One step down from that, I should say that in fact, my piece is a chamber opera but it is a work for two voices and quartet which certainly could, in other venues, be played alongside or with the Quartet for the End of Time, for which it would make an excellent first half. In terms of the musical material, since the piece hasn’t been performed yet, I don’t feel it necessary to try to describe in words what the piece is like—let’s leave it at that.

What’s next? Do you have any projects on your desk that you’d like to talk about?

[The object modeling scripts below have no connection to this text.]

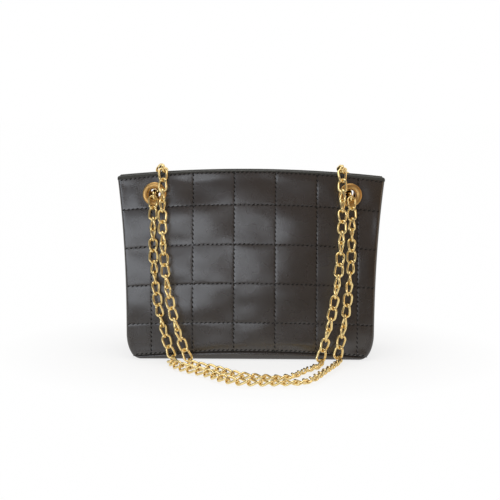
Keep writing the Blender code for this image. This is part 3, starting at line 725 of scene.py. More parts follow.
def freedom(points):
    """How free a panel's leather is to swell: not at its rim or its eyelets."""
    x, z = points[..., 0], points[..., 2]
    side = half_width(z) - np.abs(x)
    low = z - bowed(BOTTOM_SEAM_HEIGHT, BOTTOM_SEAM_BOW, x)
    high = bowed(HEM_LEVEL, HEM_BOW, x) - z
    rim = np.minimum(side, np.minimum(low, high))
    near_rim = fade(rim, 0.0, PANEL_RIM_FADE)
    return near_rim * fade(eyelet_distance(points), EYELET_EDGE, EYELET_EDGE)


def add_panel(face):
    """One quilted panel with holes for its eyelets."""
    name = "quilted_" + FACE_NAMES[face]
    points, seam_across, seam_up, dome = panel_grid(face)
    distance = eyelet_distance(points)
    loose = fade(distance, EYELET_EDGE, EYELET_FADE)
    mesh = grid_mesh(name, points, (0.0, face, 0.0))
    store(
        mesh, seam_across=seam_across, seam_up=seam_up, dome=dome, loose=loose,
        free=freedom(points),
    )
    open_eyelets(mesh, distance)
    values = {"Seed": PANEL_SEED + face, "Material": SATIN}
    piece = grow(name, mesh, PILLOWS, values, PANEL_THICKNESS)
    finish(piece, "bag", FACE_NAMES[face] + "_panel")
    print(name, "faces:", len(piece.data.polygons))


for wall in (FRONT, REAR):
    add_panel(wall)

# %% [markdown]
# ## Stitches
# The seams are sewn with black thread in short, slanted dashes. Each seam is a
# line of points that carry their outward direction. A tree lays one small bead
# of thread at every stitch length, turned along the line. It lifts the beads
# by the same swells as the leather, from the same seed.

# %% The stitch tree
BEAD_SEGMENTS = 8
BEAD_RINGS = 5


def stitch_tree():
    """Lay stitches along lines, turned outward by the lines' own direction."""
    tree, given = start_tree("stitch_row", {
        "Pitch": 4.4 * MM, "Length": 3.3 * MM, "Width": 1.15 * MM, "Height": 0.9 * MM,
        "Slant": math.radians(24.0), **SWELLS,
    })
    line = add_node(tree, "GeometryNodeMeshToCurve", given["Geometry"])[0]
    pitch = given["Pitch"]
    stops = add_node(tree, "GeometryNodeResampleCurve", line, mode="LENGTH", Length=pitch)[0]
    outward = read(tree, "outward", VECTOR)
    stops = move_along(tree, stops, outward, swell_height(tree, given))
    bead = add_node(tree, "GeometryNodeMeshUVSphere", BEAD_SEGMENTS, BEAD_RINGS, 0.5)[0]
    size = [given[label] for label in ("Length", "Width", "Height")]
    size = add_node(tree, "ShaderNodeCombineXYZ", *size)[0]
    axes = (outward, add_node(tree, "GeometryNodeInputTangent")[0])
    laid = lay(tree, stops, bead, axes, given["Slant"], size)
    return end_tree(tree, laid, given["Material"])


STITCHES = stitch_tree()
print("stitch tree nodes:", len(STITCHES.nodes))

# %% Seam lines on the panels
STITCH_RISE = 0.25 * MM
STITCH_STOP = 12.4 * MM
HEM_STITCH = 0.5 * MM
BOTTOM_STITCH = 1.0 * MM
COLUMN_GAP = 1.2 * MM
ROW_MARGIN = 3.0 * MM
RIM_MARGIN = 4.0 * MM
COLUMN_POINTS = 90
ROW_POINTS = 120


def wall_line(face, x, height):
    """A line on the wall from its places across and its heights."""
    x, height = np.broadcast_arrays(np.asarray(x, float), np.asarray(height, float))
    lean = np.array([lean_at(value) for value in height.ravel()])
    outward = np.stack((np.zeros_like(lean), face * np.cos(lean), np.sin(lean)), axis=-1)
    points = np.stack((x, face * half_depth(height), height), axis=-1)
    return points + outward * STITCH_RISE, outward


def clear_of_eyelets(points, outward):
    """Split a line where it would run under an eyelet."""
    free = eyelet_distance(points) > STITCH_STOP
    cuts = np.flatnonzero(np.diff(free)) + 1
    parts = zip(*(np.split(values, cuts) for values in (free, points, outward)))
    return [(line, out) for clear, line, out in parts if clear[0] and len(line) > 2]


def seam_lines(face):
    """All quilting, hem and bottom seams of a panel."""
    lines = []
    for x in COLUMN_LINES:
        low = bowed(BOTTOM_SEAM_HEIGHT, BOTTOM_SEAM_BOW, x)
        high = bowed(HEM_LEVEL, HEM_BOW, x) - HEM_STITCH - COLUMN_GAP
        lines += clear_of_eyelets(*wall_line(face, x, np.linspace(low, high, COLUMN_POINTS)))
    rows = [(*row, ROW_MARGIN) for row in list(zip(ROW_LEVELS, ROW_BOWS))[1:-1]]
    rows += [
        (BOTTOM_SEAM_HEIGHT + BOTTOM_STITCH, BOTTOM_SEAM_BOW, RIM_MARGIN),
        (HEM_LEVEL - HEM_STITCH, HEM_BOW, RIM_MARGIN),
    ]
    for level, bow, margin in rows:
        end = half_width(level - bow) - margin
        x = np.linspace(-end, end, ROW_POINTS)
        lines += clear_of_eyelets(*wall_line(face, x, bowed(level, bow, x)))
    return lines


def add_stitches(face):
    """All stitches of a panel, as one piece."""
    name = "quilt_thread_" + FACE_NAMES[face]
    lines = seam_lines(face)
    places, outward = (np.concatenate(part) for part in zip(*lines))
    ends = np.cumsum([len(points) for points, directions in lines]) - 1
    starts = np.setdiff1d(np.arange(len(places)), ends)
    mesh = bpy.data.meshes.new(name)
    mesh.from_pydata(places, np.stack((starts, starts + 1), axis=-1).tolist(), [])
    store(mesh, VECTOR, outward=outward)
    store(mesh, free=freedom(places))
    piece = grow(name, mesh, STITCHES, {"Seed": PANEL_SEED + face, "Material": THREAD})
    finish(piece, "bag", None)
    print(name, "stitches:", len(piece.data.polygons) // (BEAD_SEGMENTS * BEAD_RINGS))


for wall in (FRONT, REAR):
    add_stitches(wall)

# %% [markdown]
# ## Bound edges
# Each panel's top is bound with a narrow matt strip, rolled over the edge and
# sewn down just under it. It has no hollow, so it is a closed tube with a
# rounded square section. The section follows the panel's edge above and the
# hem's seam below, so the strip is thinner at the middle of the bag.

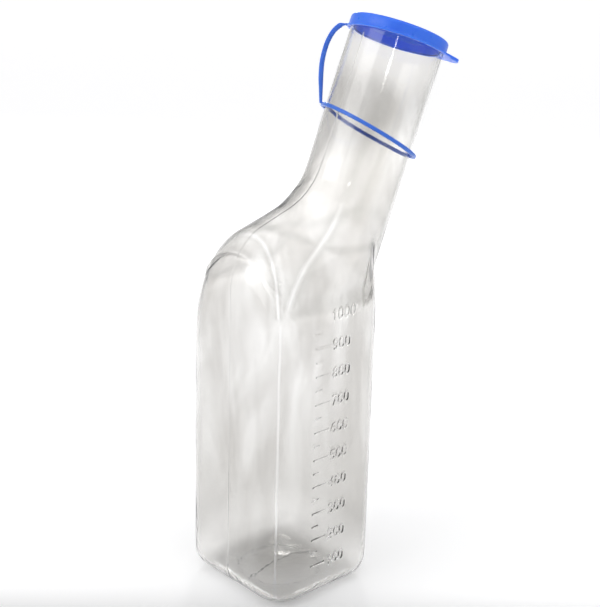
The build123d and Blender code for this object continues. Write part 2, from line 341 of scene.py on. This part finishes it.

Yes. This spring is going to see a great flourish of recordings of pieces that I’ve been working on over the last several years. A set of pieces called Étude d’ un prelude, of which I have written twelve. Nine will be recorded in London by two separate ensembles in February and March, and I’ve just finished a large work for quartet, The Artist and His Model, that will also be recorded as part of these sessions. That’s the most recent piece that I have finished. That’s on the recording side.

On the performance side, the great German soprano, Annette Dasch, who sang Elsa at Bayreuth this summer and who has had leading roles at the Met and La Scala, —she is really one of the finest singers in the world — is doing a tour with a piece that she commissioned from me called Nach Fragen, and she is performing that in Hamburg, Linz and Slovenia through April, so I’ll be going and hearing some of those performances as well.

Well, thank you for speaking with the Boston Musical Intelligencer, and safe travel in the coming months!

Joseph E. Morgan is a PhD graduate of Brandeis University, where he studied early German romantic opera. He lives and teaches in the Boston area.